Das muitas contradições entre o sentido das palavras e a realidade dos atos que têm caracterizado o governo Lula, nos poucos dias passados desde a reeleição, destaca-se com grande evidência a que se refere ao seu relacionamento com a imprensa. Ao reconhecimento de que toda sua trajetória política se deveu ao amplo espaço que sempre obteve na mídia, Lula acrescentou uma profissão de fé na melhoria dessa relação e anunciou a intenção de adotar a rotina das democracias (à qual sempre fora avesso), em que os chefes de Estado e governo dão entrevistas coletivas, em lugar de apenas produzirem falas oficiais lidas no teleprompter das câmeras de televisão, com transmissões compulsórias em rede nacional. Mas seus atos, e os de seis assessores, assumiram significado exatamente oposto ao das intenções reconciliatórias, mostrando um ânimo de autoritarismo censório como se o presidente e seu partido tivessem velhas contas a ajustar com a imprensa.

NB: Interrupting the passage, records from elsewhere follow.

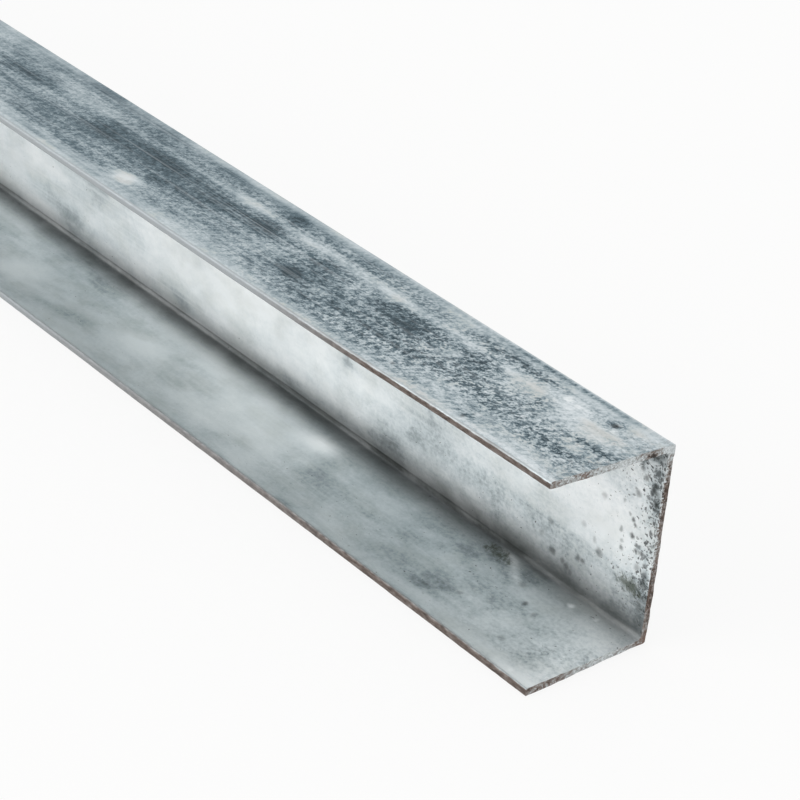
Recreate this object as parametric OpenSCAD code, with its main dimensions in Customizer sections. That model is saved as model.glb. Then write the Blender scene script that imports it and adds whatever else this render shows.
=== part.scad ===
// Steel channel: one piece of zinc-coated strip, pressed square into a U and cut to length.
// Frame: +X runs along the length, +Y points out of the back of the web and +Z up, in millimetres.
// The origin is the centre of the underside, where the piece lies on its lower flange.
// The trough opens towards -Y.

/* [Section] */
// Height of the web, measured over both flanges
web_h = 30; // [12:0.5:120]
// Width of each flange, measured from the back of the web to the free edge
flange_w = 21; // [8:0.5:80]
// Thickness of the coated strip
strip_t = 1; // [0.8:0.1:3]

/* [Bends] */
// Radius of the crisp outside of each bend
bend_outer_r = 0.3; // [0.1:0.1:2]
// Radius of the root inside each bend
bend_root_r = 0.6; // [0.2:0.1:3]

/* [Free edges] */
// Radius that the shear has drawn down on the upper arris of each free edge
edge_roll_r = 0.3; // [0.1:0.05:0.4]
// Radius of the blunt lower arris of each free edge
edge_blunt_r = 0.1; // [0.05:0.05:0.3]

/* [Length] */
// Length of the cut piece
stock_l = 1000; // [100:10:6000]

/* [Hidden] */
$fn = 96;
zinc_grey = [0.66, 0.69, 0.70];
web_back = flange_w / 2;     // back face of the web
free_edge = -flange_w / 2;   // both free edges
lap = strip_t / 4;           // how far a sliver passes the two faces of its corner

// The section is drawn in the plane of Y (to the right) and Z (upwards).

// The sliver between a square corner at the origin, which points left and down,
// and the quarter circle that rounds it. It is cut from an arris or added in a root.
module corner_sliver(r) {
    difference() {
        translate([-lap, -lap]) square(r + lap);
        translate([r, r]) circle(r);
    }
}

// Draws the lower side as it is and again, mirrored, as the upper side.
module both_sides() {
    children();
    translate([0, web_h]) mirror([0, 1]) children();
}

module web_section() {
    translate([web_back - strip_t, 0]) square([strip_t, web_h]);
}

module flange_section() {
    translate([free_edge, 0]) square([flange_w, strip_t]);
}

// Root between the web and the lower flange
module root_section() {
    translate([web_back - strip_t, strip_t]) mirror([1, 0]) corner_sliver(bend_root_r);
}

// What the lower bend's outside radius takes off the square corner
module bend_waste() {
    translate([web_back, 0]) mirror([1, 0]) corner_sliver(bend_outer_r);
}

// What both arrises of a free edge have lost, with the lower one at the origin
module edge_waste() {
    corner_sliver(edge_blunt_r);
    translate([0, strip_t]) mirror([0, 1]) corner_sliver(edge_roll_r);
}

module channel_section() {
    difference() {
        union() {
            web_section();
            both_sides() {
                flange_section();
                root_section();
            }
        }
        both_sides() bend_waste();
        for (flange_z = [0, web_h - strip_t])
            translate([free_edge, flange_z]) edge_waste();
    }
}

// The whole piece: the section run along X and cut square at both ends.
module channel() {
    color(zinc_grey)
        rotate([90, 0, 90])
            linear_extrude(height = stock_l, center = true)
                channel_section();
}

channel();
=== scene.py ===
import math
import random

import bpy
import numpy as np
from mathutils import Matrix, Vector, noise


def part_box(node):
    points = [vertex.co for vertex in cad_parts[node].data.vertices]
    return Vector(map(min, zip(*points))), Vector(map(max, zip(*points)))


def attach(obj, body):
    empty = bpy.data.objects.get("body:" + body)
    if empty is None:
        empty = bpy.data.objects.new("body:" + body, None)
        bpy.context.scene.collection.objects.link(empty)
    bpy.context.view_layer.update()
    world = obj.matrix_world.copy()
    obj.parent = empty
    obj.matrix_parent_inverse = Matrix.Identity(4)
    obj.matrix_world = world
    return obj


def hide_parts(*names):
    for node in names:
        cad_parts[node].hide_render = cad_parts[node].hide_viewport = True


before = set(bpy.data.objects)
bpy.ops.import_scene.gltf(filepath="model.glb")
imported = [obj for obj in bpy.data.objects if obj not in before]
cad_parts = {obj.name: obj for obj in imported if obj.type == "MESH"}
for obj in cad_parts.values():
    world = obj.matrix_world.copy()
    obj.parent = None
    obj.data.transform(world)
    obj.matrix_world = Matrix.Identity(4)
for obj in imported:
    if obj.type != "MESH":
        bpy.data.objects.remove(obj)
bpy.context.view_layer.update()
channelLow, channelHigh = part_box("channel")
mm = 0.001


cameraSetup = {
    "fromNearEnd": (186.28, -202.46, 190.03),  # mm from the foot of the near cut end's middle
    "azimuth": 48.195,
    "elevation": 29.301,
    "roll": 5.529,
    "lens": 117.65,
}


def addCamera(setup):
    azimuth, elevation = math.radians(setup["azimuth"]), math.radians(setup["elevation"])
    back = Vector((
        math.sin(azimuth) * math.cos(elevation),
        -math.cos(azimuth) * math.cos(elevation),
        math.sin(elevation),
    ))
    lens = bpy.data.cameras.new("camera")
    lens.lens = setup["lens"]
    lens.clip_start = 0.01
    camera = bpy.data.objects.new("camera", lens)
    bpy.context.scene.collection.objects.link(camera)
    place = Matrix.Translation(Vector(setup["fromNearEnd"]) * mm + Vector((channelHigh.x, 0, 0)))
    level = back.to_track_quat("Z", "Y").to_matrix().to_4x4()
    camera.matrix_world = place @ level @ Matrix.Rotation(math.radians(setup["roll"]), 4, "Z")
    bpy.context.scene.camera = camera


addCamera(cameraSetup)
print("camera placed")

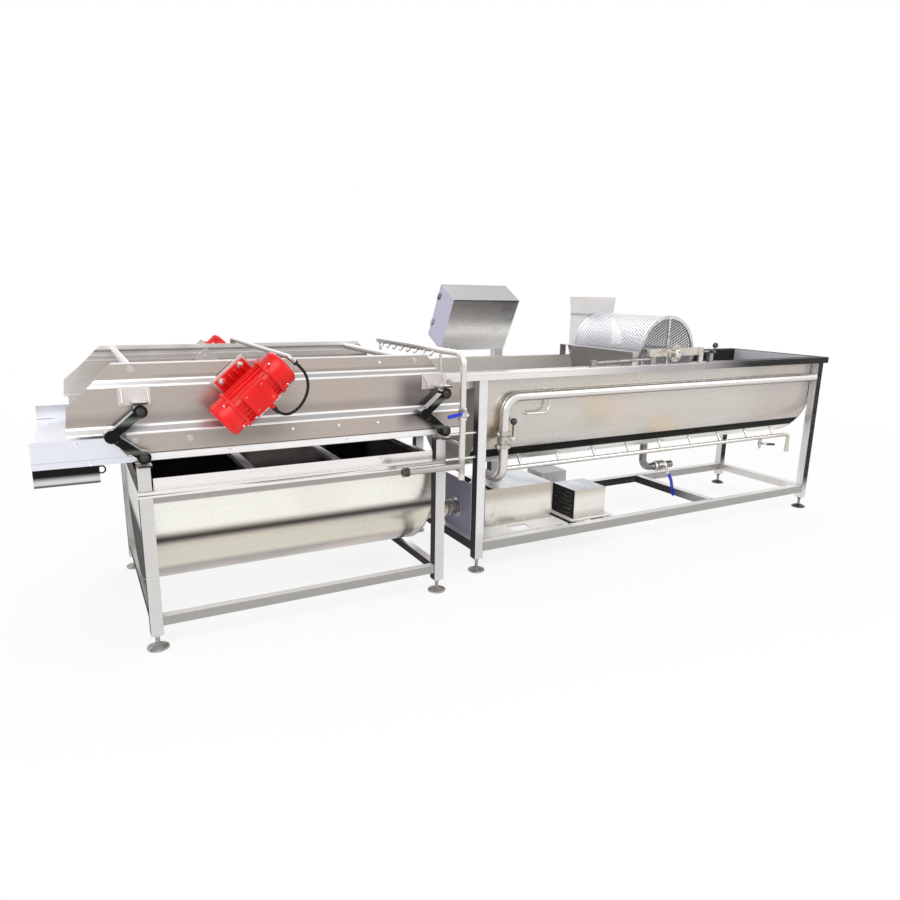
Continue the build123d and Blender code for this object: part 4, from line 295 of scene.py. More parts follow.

Foram a truculência dos leões-de-chácara petistas barrando os jornalistas à porta do Alvorada, o interrogatório repressor dos repórteres da revista Veja na Polícia Federal (PF), o grampo pedido (e obtido) pela PF à Justiça em telefones do jornal Folha de S.Paulo, as declarações capciosas do presidente interino do PT, Marco Aurélio Garcia, sugerindo a retratação dos jornalistas quanto ao mensalão (como se a "sofisticada organização criminosa" dentro do governo fosse invenção da imprensa e não constatação do procurador-geral da República), tudo culminando com a espalhafatosa, desnecessária e até chocante diatribe presidencial contra a imprensa de seu país em território estrangeiro - quando, para ajudar a reeleição de Hugo Chávez, se comparou ao caudilho venezuelano, no que diz respeito ao "preconceito" sofrido, por parte da imprensa, empresários e banqueiros (logo estes, imaginem!).
Mas o triunfalismo que dominou o espírito dos que se sentem mais do que consagrados nas urnas - como se estas tivessem aprovado, com louvor, o aparelhamento da máquina do Estado pelo partido governista - parece pretender algo mais do que atacar a imprensa e conduzir com "rédea curta" os veículos de comunicação: transparece, agora, o propósito de transformar a Radiobrás em um dócil instrumento a serviço dos interesses políticos do atual governo federal. Setores do PT - que, à falta de melhor designação, chamaríamos de ala do ocupacionismo ortodoxo - querem aproveitar a reforma ministerial para mudar a direção da estatal de comunicação, por não a considerarem suficientemente "aparelhada".
Dizem eles que a grande estatal - com sua força estrutural representada por três emissoras de televisão, quatro de rádio e duas agências geradoras e distribuidoras de notícias - deveria dedicar-se tão-só à publicidade dos atos e fatos do governo. Consideram um absurdo, por exemplo, que durante a campanha eleitoral até reportagens não favoráveis ao presidente Lula tenham sido veiculadas pelo sistema de comunicação oficial, assim como críticas oposicionistas feitas em discursos no Congresso. O que essa aberrante posição revela é que certos petistas e governistas se sentem avalizados pelas urnas para agir, no segundo mandato de Lula, sem quaisquer limitações na falta de escrúpulo com que se confundem os interesses do partido com os do governo, os do governo com os do Estado e os do Estado com os dos políticos que nele estão a exercer o Poder.
É verdade que, em comparação com os demais órgãos da administração federal, até que a Radiobrás parecia menos "aparelhada" e capaz de mostrar algum laivo de autonomia funcional, na transmissão de notícias relacionadas aos Poderes. Foi, certamente, por sentir a força da presente onda ocupacionista que o atual presidente da estatal, Eugênio Bucci, enviou carta ao presidente da República "colocando seu cargo à disposição". Justamente por ser demissível ad nutum - sem necessidade de explicações por parte de quem o subordina -, Bucci chama a atenção, com tal iniciativa, para a pressão que chega à sua área. Mas o que tudo isso indica, no fundo, é que acabaram de vez os escrúpulos (se os havia) e os disfarces (estes havia) dos que agora se sentem "donos" do Poder e acham que podem permitir-se tudo. Só há um pormenor: estão enganados.